**Written instruction**.
Please return the full listing below without altering anything.

##### Input for this task

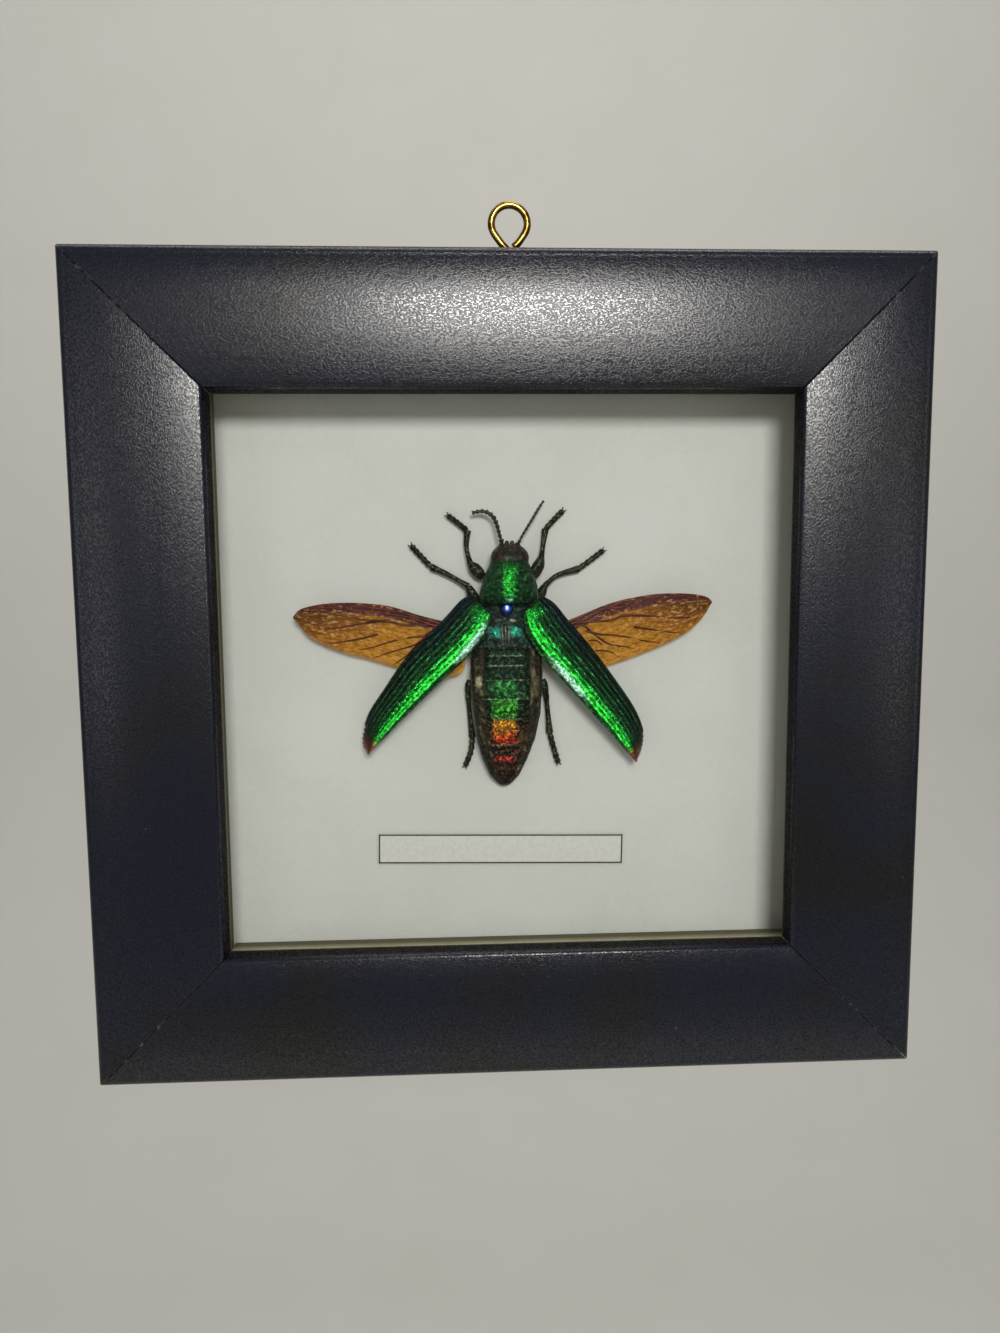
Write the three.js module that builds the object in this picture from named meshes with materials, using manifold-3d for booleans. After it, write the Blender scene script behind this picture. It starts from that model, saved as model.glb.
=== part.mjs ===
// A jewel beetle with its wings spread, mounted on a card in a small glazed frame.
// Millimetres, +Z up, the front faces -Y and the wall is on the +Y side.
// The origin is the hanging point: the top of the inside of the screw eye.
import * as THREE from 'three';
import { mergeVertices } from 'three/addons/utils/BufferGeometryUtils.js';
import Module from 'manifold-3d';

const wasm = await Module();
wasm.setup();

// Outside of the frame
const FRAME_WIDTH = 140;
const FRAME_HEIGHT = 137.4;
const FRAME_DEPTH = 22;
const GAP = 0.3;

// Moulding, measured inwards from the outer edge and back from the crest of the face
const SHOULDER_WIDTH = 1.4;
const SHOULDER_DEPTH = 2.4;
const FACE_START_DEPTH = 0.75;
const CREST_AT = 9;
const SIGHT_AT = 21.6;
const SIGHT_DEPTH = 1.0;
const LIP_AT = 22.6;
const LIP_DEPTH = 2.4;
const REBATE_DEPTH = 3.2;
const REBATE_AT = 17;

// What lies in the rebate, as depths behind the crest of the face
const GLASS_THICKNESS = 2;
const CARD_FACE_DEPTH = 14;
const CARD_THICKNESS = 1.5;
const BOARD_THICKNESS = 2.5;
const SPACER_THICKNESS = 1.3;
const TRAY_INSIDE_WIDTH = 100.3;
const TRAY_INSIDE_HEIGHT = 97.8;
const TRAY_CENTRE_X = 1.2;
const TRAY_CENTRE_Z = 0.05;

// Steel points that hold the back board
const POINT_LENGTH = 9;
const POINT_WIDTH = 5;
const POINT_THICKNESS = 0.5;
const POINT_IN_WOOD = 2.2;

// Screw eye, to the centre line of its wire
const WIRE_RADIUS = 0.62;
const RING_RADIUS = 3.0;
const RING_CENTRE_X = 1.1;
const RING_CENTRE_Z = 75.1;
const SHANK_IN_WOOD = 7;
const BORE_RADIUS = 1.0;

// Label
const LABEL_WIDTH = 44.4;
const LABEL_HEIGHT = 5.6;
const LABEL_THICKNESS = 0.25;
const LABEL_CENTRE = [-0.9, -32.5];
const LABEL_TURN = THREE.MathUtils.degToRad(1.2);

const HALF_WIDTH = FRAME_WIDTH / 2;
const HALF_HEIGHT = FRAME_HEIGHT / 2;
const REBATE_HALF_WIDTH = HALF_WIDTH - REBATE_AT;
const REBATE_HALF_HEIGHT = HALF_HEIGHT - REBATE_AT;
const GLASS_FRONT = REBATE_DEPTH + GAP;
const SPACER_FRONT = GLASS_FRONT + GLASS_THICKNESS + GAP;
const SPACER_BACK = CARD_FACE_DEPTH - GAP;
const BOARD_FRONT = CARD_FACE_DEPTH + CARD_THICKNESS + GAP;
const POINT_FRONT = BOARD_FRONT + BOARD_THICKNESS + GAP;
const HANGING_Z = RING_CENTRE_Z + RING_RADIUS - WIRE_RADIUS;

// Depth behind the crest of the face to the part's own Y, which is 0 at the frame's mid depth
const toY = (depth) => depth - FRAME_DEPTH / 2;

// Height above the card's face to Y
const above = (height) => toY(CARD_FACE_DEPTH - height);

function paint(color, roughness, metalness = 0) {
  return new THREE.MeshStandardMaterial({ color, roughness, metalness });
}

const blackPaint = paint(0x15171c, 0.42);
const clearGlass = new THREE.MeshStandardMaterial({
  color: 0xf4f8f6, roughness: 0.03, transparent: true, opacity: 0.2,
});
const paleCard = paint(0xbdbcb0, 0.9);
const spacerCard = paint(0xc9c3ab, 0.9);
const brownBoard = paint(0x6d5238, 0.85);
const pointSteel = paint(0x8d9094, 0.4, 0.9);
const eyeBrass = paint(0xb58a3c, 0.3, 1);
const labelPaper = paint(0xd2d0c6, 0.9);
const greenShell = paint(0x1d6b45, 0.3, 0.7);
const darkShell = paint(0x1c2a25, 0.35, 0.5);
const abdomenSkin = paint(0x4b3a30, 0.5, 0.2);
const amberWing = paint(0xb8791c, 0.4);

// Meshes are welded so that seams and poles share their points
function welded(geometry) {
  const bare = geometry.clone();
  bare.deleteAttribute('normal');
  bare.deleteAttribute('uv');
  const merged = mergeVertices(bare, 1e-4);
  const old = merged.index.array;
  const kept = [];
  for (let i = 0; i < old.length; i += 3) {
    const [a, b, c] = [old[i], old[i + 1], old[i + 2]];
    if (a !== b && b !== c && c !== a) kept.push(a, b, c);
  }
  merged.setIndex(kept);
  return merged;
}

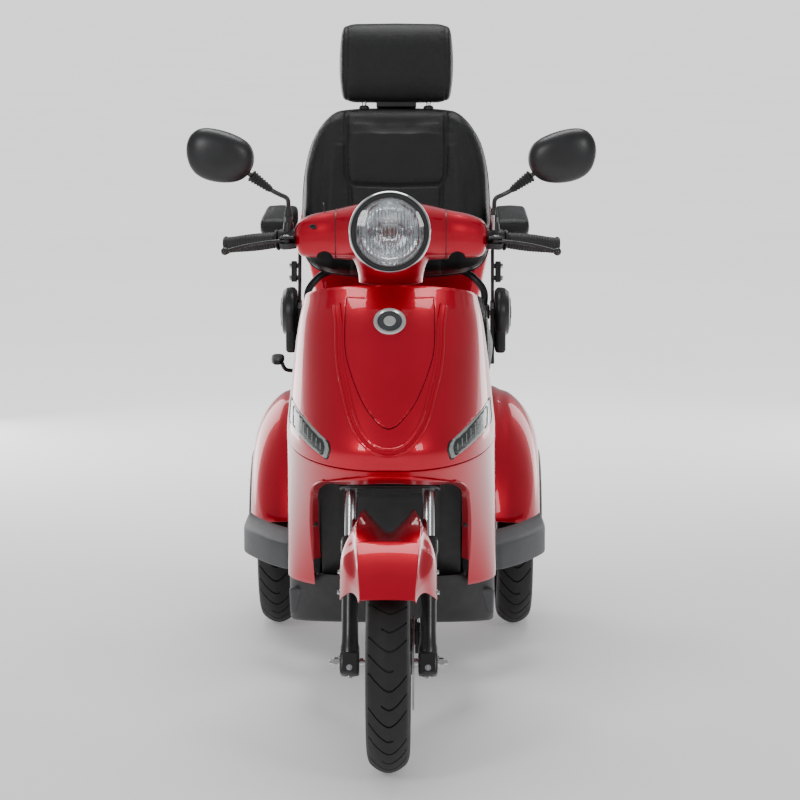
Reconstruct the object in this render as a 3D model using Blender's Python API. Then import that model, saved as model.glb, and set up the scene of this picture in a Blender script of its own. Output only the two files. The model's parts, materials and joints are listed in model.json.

##########

**Written reply**.
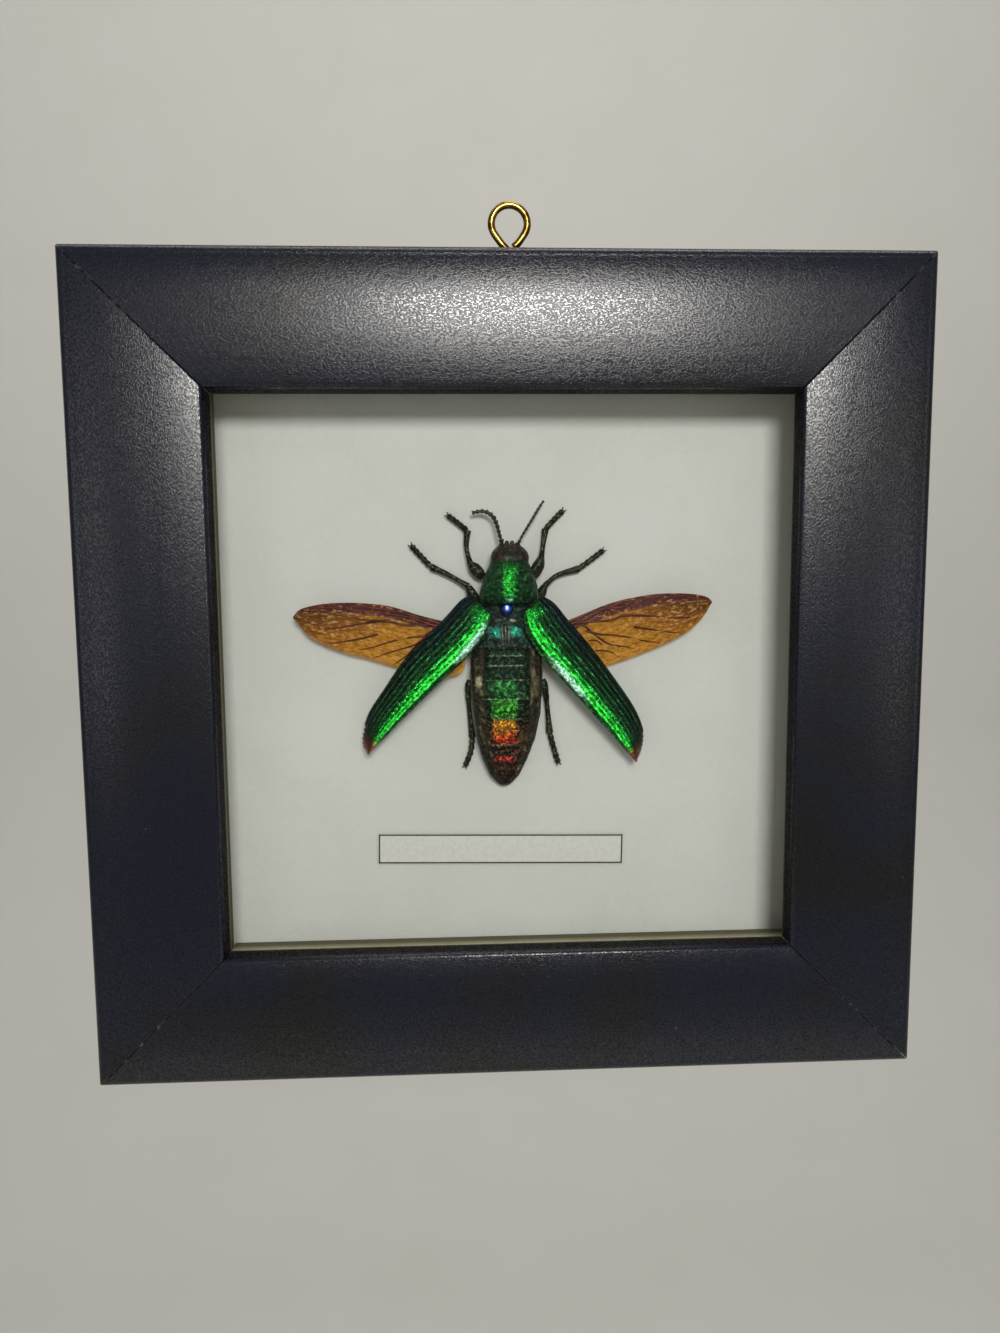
Write the three.js module that builds the object in this picture from named meshes with materials, using manifold-3d for booleans. After it, write the Blender scene script behind this picture. It starts from that model, saved as model.glb.
=== part.mjs ===
// A jewel beetle with its wings spread, mounted on a card in a small glazed frame.
// Millimetres, +Z up, the front faces -Y and the wall is on the +Y side.
// The origin is the hanging point: the top of the inside of the screw eye.
import * as THREE from 'three';
import { mergeVertices } from 'three/addons/utils/BufferGeometryUtils.js';
import Module from 'manifold-3d';

const wasm = await Module();
wasm.setup();

// Outside of the frame
const FRAME_WIDTH = 140;
const FRAME_HEIGHT = 137.4;
const FRAME_DEPTH = 22;
const GAP = 0.3;

// Moulding, measured inwards from the outer edge and back from the crest of the face
const SHOULDER_WIDTH = 1.4;
const SHOULDER_DEPTH = 2.4;
const FACE_START_DEPTH = 0.75;
const CREST_AT = 9;
const SIGHT_AT = 21.6;
const SIGHT_DEPTH = 1.0;
const LIP_AT = 22.6;
const LIP_DEPTH = 2.4;
const REBATE_DEPTH = 3.2;
const REBATE_AT = 17;

// What lies in the rebate, as depths behind the crest of the face
const GLASS_THICKNESS = 2;
const CARD_FACE_DEPTH = 14;
const CARD_THICKNESS = 1.5;
const BOARD_THICKNESS = 2.5;
const SPACER_THICKNESS = 1.3;
const TRAY_INSIDE_WIDTH = 100.3;
const TRAY_INSIDE_HEIGHT = 97.8;
const TRAY_CENTRE_X = 1.2;
const TRAY_CENTRE_Z = 0.05;

// Steel points that hold the back board
const POINT_LENGTH = 9;
const POINT_WIDTH = 5;
const POINT_THICKNESS = 0.5;
const POINT_IN_WOOD = 2.2;

// Screw eye, to the centre line of its wire
const WIRE_RADIUS = 0.62;
const RING_RADIUS = 3.0;
const RING_CENTRE_X = 1.1;
const RING_CENTRE_Z = 75.1;
const SHANK_IN_WOOD = 7;
const BORE_RADIUS = 1.0;

// Label
const LABEL_WIDTH = 44.4;
const LABEL_HEIGHT = 5.6;
const LABEL_THICKNESS = 0.25;
const LABEL_CENTRE = [-0.9, -32.5];
const LABEL_TURN = THREE.MathUtils.degToRad(1.2);

const HALF_WIDTH = FRAME_WIDTH / 2;
const HALF_HEIGHT = FRAME_HEIGHT / 2;
const REBATE_HALF_WIDTH = HALF_WIDTH - REBATE_AT;
const REBATE_HALF_HEIGHT = HALF_HEIGHT - REBATE_AT;
const GLASS_FRONT = REBATE_DEPTH + GAP;
const SPACER_FRONT = GLASS_FRONT + GLASS_THICKNESS + GAP;
const SPACER_BACK = CARD_FACE_DEPTH - GAP;
const BOARD_FRONT = CARD_FACE_DEPTH + CARD_THICKNESS + GAP;
const POINT_FRONT = BOARD_FRONT + BOARD_THICKNESS + GAP;
const HANGING_Z = RING_CENTRE_Z + RING_RADIUS - WIRE_RADIUS;

// Depth behind the crest of the face to the part's own Y, which is 0 at the frame's mid depth
const toY = (depth) => depth - FRAME_DEPTH / 2;

// Height above the card's face to Y
const above = (height) => toY(CARD_FACE_DEPTH - height);

function paint(color, roughness, metalness = 0) {
  return new THREE.MeshStandardMaterial({ color, roughness, metalness });
}

const blackPaint = paint(0x15171c, 0.42);
const clearGlass = new THREE.MeshStandardMaterial({
  color: 0xf4f8f6, roughness: 0.03, transparent: true, opacity: 0.2,
});
const paleCard = paint(0xbdbcb0, 0.9);
const spacerCard = paint(0xc9c3ab, 0.9);
const brownBoard = paint(0x6d5238, 0.85);
const pointSteel = paint(0x8d9094, 0.4, 0.9);
const eyeBrass = paint(0xb58a3c, 0.3, 1);
const labelPaper = paint(0xd2d0c6, 0.9);
const greenShell = paint(0x1d6b45, 0.3, 0.7);
const darkShell = paint(0x1c2a25, 0.35, 0.5);
const abdomenSkin = paint(0x4b3a30, 0.5, 0.2);
const amberWing = paint(0xb8791c, 0.4);

// Meshes are welded so that seams and poles share their points
function welded(geometry) {
  const bare = geometry.clone();
  bare.deleteAttribute('normal');
  bare.deleteAttribute('uv');
  const merged = mergeVertices(bare, 1e-4);
  const old = merged.index.array;
  const kept = [];
  for (let i = 0; i < old.length; i += 3) {
    const [a, b, c] = [old[i], old[i + 1], old[i + 2]];
    if (a !== b && b !== c && c !== a) kept.push(a, b, c);
  }
  merged.setIndex(kept);
  return merged;
}

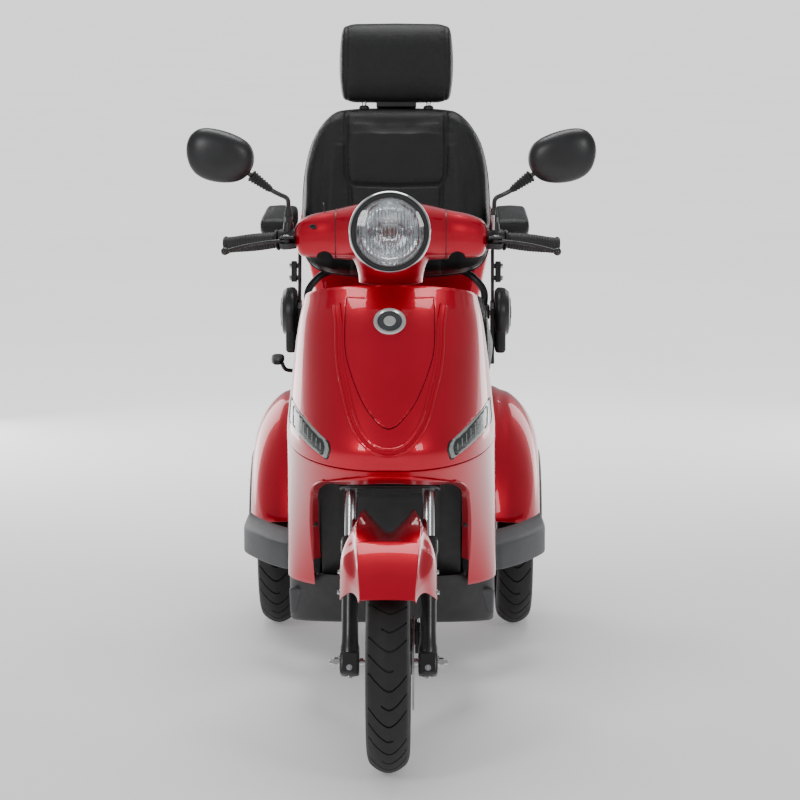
Reconstruct the object in this render as a 3D model using Blender's Python API. Then import that model, saved as model.glb, and set up the scene of this picture in a Blender script of its own. Output only the two files. The model's parts, materials and joints are listed in model.json.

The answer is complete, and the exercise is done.